Korte gammaflitsen treden vooral op in jonge sterrenstelsels

22 november 2022 door EE

85 procent van de korte gammaflitsen is afkomstig van jonge sterrenstelsels die in flink tempo nieuwe sterren produceren.

Impressie van de sterrenstelsels waarin in de loop van de tijd korte gammaflitsen hebben plaatsgevonden. (W.M. Keck Observatory/Adam Makarenko)

Een team van astronomen onder leiding van postdoc Anya Nugent van Northwestern University (VS) heeft de meest uitgebreide catalogus tot nu toe samengesteld van sterrenstelsels waarin korte gammaflitsen hebben plaatsgevonden. Met behulp van diverse gevoelige instrumenten en geavanceerde computermodellen van sterrenstelsels hebben de onderzoekers de ‘thuisbasis’ van 84 korte gammaflitsen vastgesteld en 69 van de bijbehorende sterrenstelsels onderzocht.

Korte gammaflitsen zijn uitbarstingen van de meest energierijke vorm van elektromagnetische straling: gammastraling. Ze duren slechts enkele seconden, maar vervolgens gloeien ze nog uren na op de golflengte van zichtbaar licht. Een korte gammaflits ontstaat wanneer twee om elkaar heen draaiende neutronensterren naar elkaar toe spiralen, en uiteindelijk botsen en samensmelten.

Al sinds NASA’s Swift-satelliet in 2005 de eerste nagloeiende korte gammaflits ontdekte, proberen astronomen te begrijpen welke sterrenstelsels, en onder welke omstandigheden, deze krachtige uitbarstingen ontstaan. Uit het nieuwe onderzoek blijkt dat ongeveer 85 procent van de korte gammaflitsen afkomstig is van jonge sterrenstelsels die in flink tempo nieuwe sterren produceren. Ze ontdekten ook dat gammaflitsen talrijker waren toen het heelal veel jonger was dan nu. Bovendien vonden deze flitsen op grotere afstanden van de centra van sterrenstelsels plaats dan voorheen bekend was.

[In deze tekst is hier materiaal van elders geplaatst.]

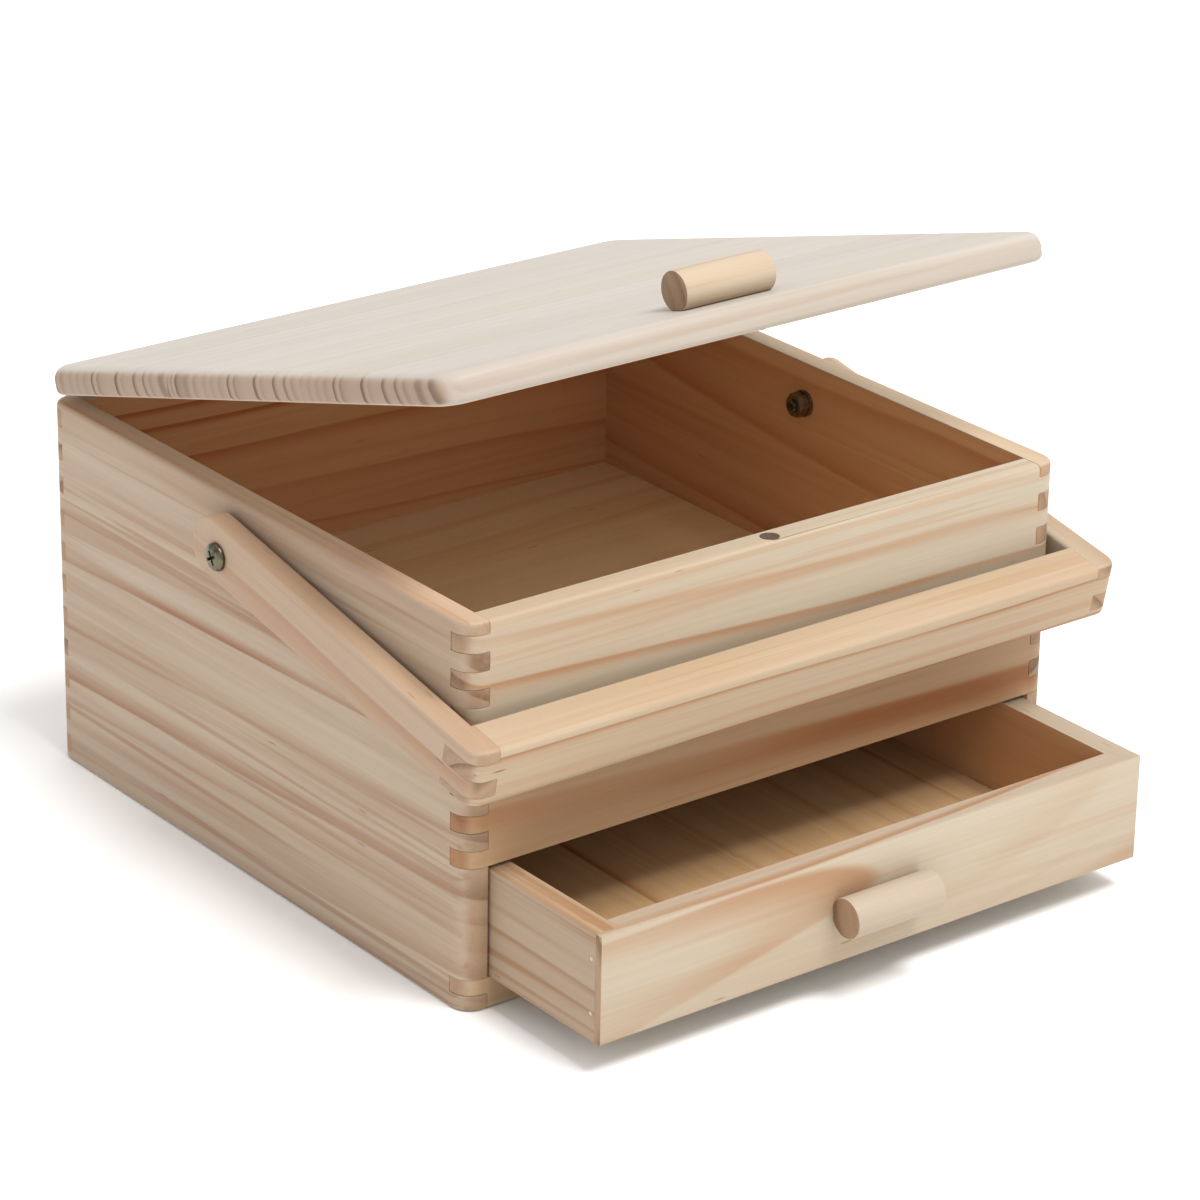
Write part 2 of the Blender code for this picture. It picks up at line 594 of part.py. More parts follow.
bar = part("handle_crossbar", handle_frame(), handle_axis, PALE)
cut(bar, box(-FAR, FAR, BAR_IN - 0.02, FAR, -50, 50), "arms")
for side, label in ((-1, "left"), (1, "right")):
    a, b = sorted((side * (INNER_ARM - GLUE), side * FAR))
    fingers = bmesh.new()
    add_box(fingers, a, b, -FAR, BAR_IN + 2, F1 - GLUE, 50)
    add_box(fingers, a, b, -FAR, BAR_IN + 2, F3 - GLUE, F2 + GLUE)
    cut(bar, fingers, label + "_fingers")


# ================================================================ pivots
def pivot(side, label):
    turn = ALONG_X if side > 0 else ALONG_MX          # +Z points outwards

    def at(x):
        return (side * x, PIVOT_Y, PIVOT_Z)
    head_seat = INNER_ARM + ARM_T + 0.2
    nut_mid = INNER_X - WASHER_T - 0.25 - NUT_T / 2
    length = head_seat - (nut_mid - NUT_T / 2 - 1.6)
    # bolt: domed head outside the arm, shank inwards through arm, wall and nut
    profile = [(0, -length), (BOLT_R - 0.5, -length), (BOLT_R, -length + 0.5), (BOLT_R, 0), (BOLT_HEAD_R, 0),
               (BOLT_HEAD_R, 0.9)]
    for k in range(1, 6):
        a = math.radians(90) * k / 5
        profile.append((BOLT_HEAD_R * (0.4 + 0.6 * math.cos(a)), 0.9 + (BOLT_HEAD_H - 0.9) * math.sin(a)))
    profile.append((0, BOLT_HEAD_H))
    bolt = part("pivot_bolt_" + label, place(lathe(profile, 32), turn), case,
                (0.62, 0.61, 0.58), 0.28, 1.0, at=at(head_seat))
    cross = turn @ Matrix.Rotation(math.radians(28), 4, "Z")
    cut(bolt, place(box(-3.3, 3.3, -0.6, 0.6, BOLT_HEAD_H - 1.9, BOLT_HEAD_H + 1), cross), "slot_a")
    cut(bolt, place(box(-0.6, 0.6, -3.3, 3.3, BOLT_HEAD_H - 1.9, BOLT_HEAD_H + 1), cross), "slot_b")
    # spacer between arm and wall, washer and nut inside the compartment
    part("pivot_spacer_" + label, place(ring(HOLE_R, WASHER_R, -0.75, 0.75), turn), case,
         (0.62, 0.61, 0.58), 0.32, 1.0, at=at(HALF + ARM_GAP / 2))
    part("pivot_washer_" + label, place(ring(HOLE_R, WASHER_R, -WASHER_T / 2, WASHER_T / 2), turn), case,
         (0.62, 0.61, 0.58), 0.32, 1.0, at=at(INNER_X - 0.1 - WASHER_T / 2))
    across = NUT_AF / 2 / math.cos(math.radians(30))
    nut = bmesh.new()
    bmesh.ops.create_cone(nut, cap_ends=True, segments=6, radius1=across, radius2=across, depth=NUT_T)
    hexagon = part("pivot_nut_" + label, place(nut, turn), case, (0.52, 0.47, 0.40), 0.35, 1.0, at=at(nut_mid))
    # domed on the face away from the washer
    dome = lathe([(0, -NUT_T), (7.5, -NUT_T), (7.5, NUT_T / 2 - 1.6), (4.9, NUT_T / 2 + 0.05), (4.9, NUT_T),
                  (0, NUT_T)], 32)
    cut(hexagon, place(dome, turn @ DOWN), "chamfer", "INTERSECT")
    cut(hexagon, place(rod(HOLE_R - 0.1, -20, 20, 32), turn), "thread_hole")


pivot(-1, "left")
pivot(1, "right")


# ================================================================ drawer
DW = DRAWER_W / 2
D_IN = DW - DRAWER_T


def drawer_board(x0, x1, y0, y1, z0=DRAWER_LOW, z1=DRAWER_TOP, edges=None, width=0.6):
    bm = box(x0, x1, y0, y1, z0, z1)
    if edges:
        round_edges(bm, edges_where(bm, edges), width, 2)
    return bm


def bottom_rebate():
    return box(-D_IN - DRAWER_REBATE - GLUE, D_IN + DRAWER_REBATE + GLUE,
               DRAWER_T - DRAWER_REBATE - GLUE, DRAWER_LEN - DRAWER_T + DRAWER_REBATE + GLUE,
               DRAWER_LOW - 2, DRAWER_LOW + DRAWER_BOTTOM_T + GLUE)


d_front = part("drawer_front", drawer_board(-DW, DW, 0, DRAWER_T, edges=lambda a, b: near(a.y, 0) and near(b.y, 0),
                                            width=0.9), drawer_slide, PALE)
for side, label in ((-1, "left"), (1, "right")):
    a, b = sorted((side * (DW + 2), side * (D_IN - GLUE)))
    cut(d_front, box(a, b, DRAWER_LIP - GLUE, DRAWER_T + 2, 0, 99), label + "_rebate")
cut(d_front, bottom_rebate(), "bottom_rebate")

d_back = part("drawer_back", drawer_board(-D_IN + GLUE, D_IN - GLUE, DRAWER_LEN - DRAWER_T, DRAWER_LEN),
              drawer_slide, WOOD, smooth=None)
cut(d_back, bottom_rebate(), "bottom_rebate")

SCREW_Z = (DRAWER_LOW + DRAWER_TOP) / 2 + 0.3
BRAD_HEIGHTS = (49.9, 26.0)


def brad(length):
    """Head flush at Z = 0, shank along +Z."""
    return lathe([(0, 0.1), (1.0, 0.1), (1.0, 0.5), (BRAD_R, 0.8), (BRAD_R, length - 1.5), (0, length)], 10)


def brad_hole(length):
    return lathe([(0, -1), (1.12, -1), (1.12, 0.6), (BRAD_R + 0.12, 0.9), (BRAD_R + 0.12, length - 1.2),
                  (0, length + 0.3)], 10)


for side, label in ((-1, "left"), (1, "right")):
    a, b = sorted((side * DW, side * D_IN))
    node = part("drawer_side_" + label, drawer_board(a, b, DRAWER_LIP, DRAWER_LEN), drawer_slide, WOOD, smooth=None)
    cut(node, bottom_rebate(), "bottom_rebate")
    inward = ALONG_X if side < 0 else ALONG_MX
    for y, where, other in ((BRAD_Y, "front", d_front), (DRAWER_LEN - DRAWER_T / 2, "back", d_back)):
        for z, level in zip(BRAD_HEIGHTS, ("upper", "lower")):
            spot = (side * DW, y, z)
            cut(node, place(brad_hole(24), inward, spot), "brad_%s_%s" % (where, level))
            cut(other, place(brad_hole(24), inward, spot), "brad_%s_%s" % (label, level))
            part("drawer_brad_%s_%s_%s" % (where, label, level), place(brad(24), inward, spot), drawer_slide,
                 (0.60, 0.58, 0.55), 0.35, 1.0, smooth=40)

part("drawer_bottom", box(-D_IN - DRAWER_REBATE, D_IN + DRAWER_REBATE, DRAWER_T - DRAWER_REBATE,
                          DRAWER_LEN - DRAWER_T + DRAWER_REBATE, DRAWER_LOW, DRAWER_LOW + DRAWER_BOTTOM_T),
     drawer_slide, PLY, smooth=None)

# Drawer pull, flat against the front, screwed from inside the drawer.
d_pull = part("drawer_pull", place(pull_body(), ALONG_MY, (PULL_X, -0.05, SCREW_Z)), drawer_slide, PALE)
DRAWER_SCREW = DRAWER_T + 9.0
for side, label in ((-1, "left"), (1, "right")):
    spot = (PULL_X + side * PULL_SCREW_X, DRAWER_T, SCREW_Z)
    cut(d_front, place(rod(2.05, -3, 20, 20), ALONG_MY, spot), label + "_screw_hole")
    cut(d_pull, place(pilot(DRAWER_SCREW), ALONG_MY, spot), label + "_pilot")
    cross_recess(part("drawer_pull_screw_" + label, place(wood_screw(DRAWER_SCREW), ALONG_MY), drawer_slide,
                      (0.60, 0.59, 0.57), 0.3, 1.0, at=spot), -2.1, 2.1, 1.25, 0.35, 33 * side, ALONG_MY)
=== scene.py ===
import math

import bmesh
import bpy
from mathutils import Matrix, Vector


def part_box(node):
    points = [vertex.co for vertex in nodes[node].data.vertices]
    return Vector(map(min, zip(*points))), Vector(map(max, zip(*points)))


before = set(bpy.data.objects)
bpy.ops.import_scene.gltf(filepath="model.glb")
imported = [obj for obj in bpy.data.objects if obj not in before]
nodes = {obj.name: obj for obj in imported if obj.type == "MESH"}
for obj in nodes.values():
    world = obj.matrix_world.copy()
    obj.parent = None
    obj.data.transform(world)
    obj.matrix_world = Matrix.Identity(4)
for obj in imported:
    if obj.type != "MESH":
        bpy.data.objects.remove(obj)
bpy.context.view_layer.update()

LID_TURN = math.radians(-16.05)       # lid's lean in the stored pose
HANDLE_TURN = math.radians(11.18)     # handle's slope in the stored pose
X, Y, Z = Vector((1, 0, 0)), Vector((0, 1, 0)), Vector((0, 0, 1))


def leaned(v, turn):
    return Matrix.Rotation(turn, 3, "X") @ v


def srgb(r, g, b):
    """Display colour (0-255) to the linear colour a shader takes."""
    def lin(c):
        c /= 255.0
        return c / 12.92 if c <= 0.04045 else ((c + 0.055) / 1.055) ** 2.4
    return (lin(r), lin(g), lin(b), 1.0)


# ================================================================ node helper
class Net:
    def __init__(self, name):
        self.mat = bpy.data.materials.new(name)
        self.mat.use_nodes = True
        self.tree = self.mat.node_tree
        self.tree.nodes.clear()
        self.out = self.tree.nodes.new("ShaderNodeOutputMaterial")
        self.shader = self.tree.nodes.new("ShaderNodeBsdfPrincipled")
        self.link(self.shader.outputs[0], self.out.inputs[0])

    def link(self, a, b):
        self.tree.links.new(a, b)

    def put(self, socket, value):
        if isinstance(value, bpy.types.NodeSocket):
            self.link(value, socket)
        else:
            socket.default_value = value

    def math(self, op, a, b=None, c=None, clamp=False):
        n = self.tree.nodes.new("ShaderNodeMath")
        n.operation = op
        n.use_clamp = clamp
        for k, v in enumerate((a, b, c)):
            if v is not None:
                self.put(n.inputs[k], v)
        return n.outputs[0]

    def add(self, a, b):
        return self.math("ADD", a, b)

    def sub(self, a, b):
        return self.math("SUBTRACT", a, b)

    def mul(self, a, b):
        return self.math("MULTIPLY", a, b)

    def vec(self, op, a, b=None):
        n = self.tree.nodes.new("ShaderNodeVectorMath")
        n.operation = op
        self.put(n.inputs[0], a)
        if b is not None:
            self.put(n.inputs[1], b)
        return n.outputs["Value"] if op in ("DOT_PRODUCT", "LENGTH") else n.outputs["Vector"]

    def xyz(self, x, y, z):
        n = self.tree.nodes.new("ShaderNodeCombineXYZ")
        for k, v in enumerate((x, y, z)):
            self.put(n.inputs[k], v)
        return n.outputs[0]

    def split(self, v):
        n = self.tree.nodes.new("ShaderNodeSeparateXYZ")
        self.put(n.inputs[0], v)
        return n.outputs[0], n.outputs[1], n.outputs[2]

    def noise(self, vector, scale=1.0, detail=2.0, rough=0.5, distortion=0.0, colour=False):
        n = self.tree.nodes.new("ShaderNodeTexNoise")
        n.noise_dimensions = "3D"
        self.put(n.inputs["Vector"], vector)
        n.inputs["Scale"].default_value = scale
        n.inputs["Detail"].default_value = detail
        n.inputs["Roughness"].default_value = rough
        n.inputs["Distortion"].default_value = distortion
        return n.outputs["Color"] if colour else n.outputs["Fac"]

    def white(self, w):
        n = self.tree.nodes.new("ShaderNodeTexWhiteNoise")
        n.noise_dimensions = "1D"
        self.put(n.inputs["W"], w)
        return n.outputs["Value"], n.outputs["Color"]

    def cells(self, vector, scale=1.0, randomness=1.0):
        n = self.tree.nodes.new("ShaderNodeTexVoronoi")
        n.feature = "F1"
        self.put(n.inputs["Vector"], vector)
        n.inputs["Scale"].default_value = scale
        n.inputs["Randomness"].default_value = randomness
        return n.outputs["Distance"], n.outputs["Color"]

    def span(self, value, lo, hi, to_lo=0.0, to_hi=1.0, smooth=True):
        n = self.tree.nodes.new("ShaderNodeMapRange")
        n.interpolation_type = "SMOOTHSTEP" if smooth else "LINEAR"
        n.clamp = True
        self.put(n.inputs["Value"], value)
        n.inputs["From Min"].default_value = lo
        n.inputs["From Max"].default_value = hi
        n.inputs["To Min"].default_value = to_lo
        n.inputs["To Max"].default_value = to_hi
        return n.outputs["Result"]

    def mix(self, fac, a, b, blend="MIX"):
        n = self.tree.nodes.new("ShaderNodeMix")
        n.data_type = "RGBA"
        n.blend_type = blend
        n.clamp_factor = True
        self.put(n.inputs[0], fac)
        self.put(n.inputs[6], a)
        self.put(n.inputs[7], b)
        return n.outputs[2]

    def grey(self, v):
        """A factor as a grey colour, for multiplying."""
        n = self.tree.nodes.new("ShaderNodeCombineColor")
        for k in range(3):
            self.put(n.inputs[k], v)
        return n.outputs[0]

    def coord(self, which="Object"):
        return self.tree.nodes.new("ShaderNodeTexCoord").outputs[which]

    def bump(self, height, strength, distance):
        n = self.tree.nodes.new("ShaderNodeBump")
        n.inputs["Strength"].default_value = strength
        n.inputs["Distance"].default_value = distance
        self.put(n.inputs["Height"], height)
        self.link(n.outputs[0], self.shader.inputs["Normal"])

    def finish(self, colour, rough, **fixed):
        self.put(self.shader.inputs["Base Color"], colour)
        self.put(self.shader.inputs["Roughness"], rough)
        for key, value in fixed.items():
            self.shader.inputs[key.replace("_", " ")].default_value = value
        return self.mat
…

Een stellaire ‘geboortegolf’

Tot nu toe stond van slechts enkele tientallen korte gammaflitsen vast uit welk sterrenstelsel ze kwamen. Met de nieuwe catalogus is dit aantal in één klap verviervoudigd. Bij het samenstellen ervan is gebruik gemaakt van gegevens van diverse grote telescopen, zoals Keck, Gemini, MMT en Magellan. Daarnaast hebben de astronomen ook gegevens van de ruimtetelescopen Hubble en Spitzer gebruikt.

Hoewel het overgrote deel van de korte gammaflitsen afkomstig is van jonge sterrenstelsels, treden ze ook op in oude, bijna ‘uitgeputte’ stelsels. Dat betekent dat systemen van twee om elkaar wentelende neutronensterren in uiteenlopende omgevingen kunnen ontstaan, en dat de tijdspanne tussen vorming en botsing in veel gevallen kort is.

De astronomen vermoeden dan ook dat de korte gammaflitsen die ze in jonge sterrenstelsels hebben aangetroffen, afkomstig zijn van neutronenstersystemen die tijdens een stellaire ‘geboortegolf’ zijn ontstaan, en dermate compact waren dat het al heel vroeg tot een botsing kwam. In oudere sterrenstelsels heeft de vorming van neutronenstersystemen mogelijk langer geduurd of vonden de waargenomen gammaflitsen plaats in wijdere neutronenstersystemen. Daardoor kwam het pas laat tot een botsing.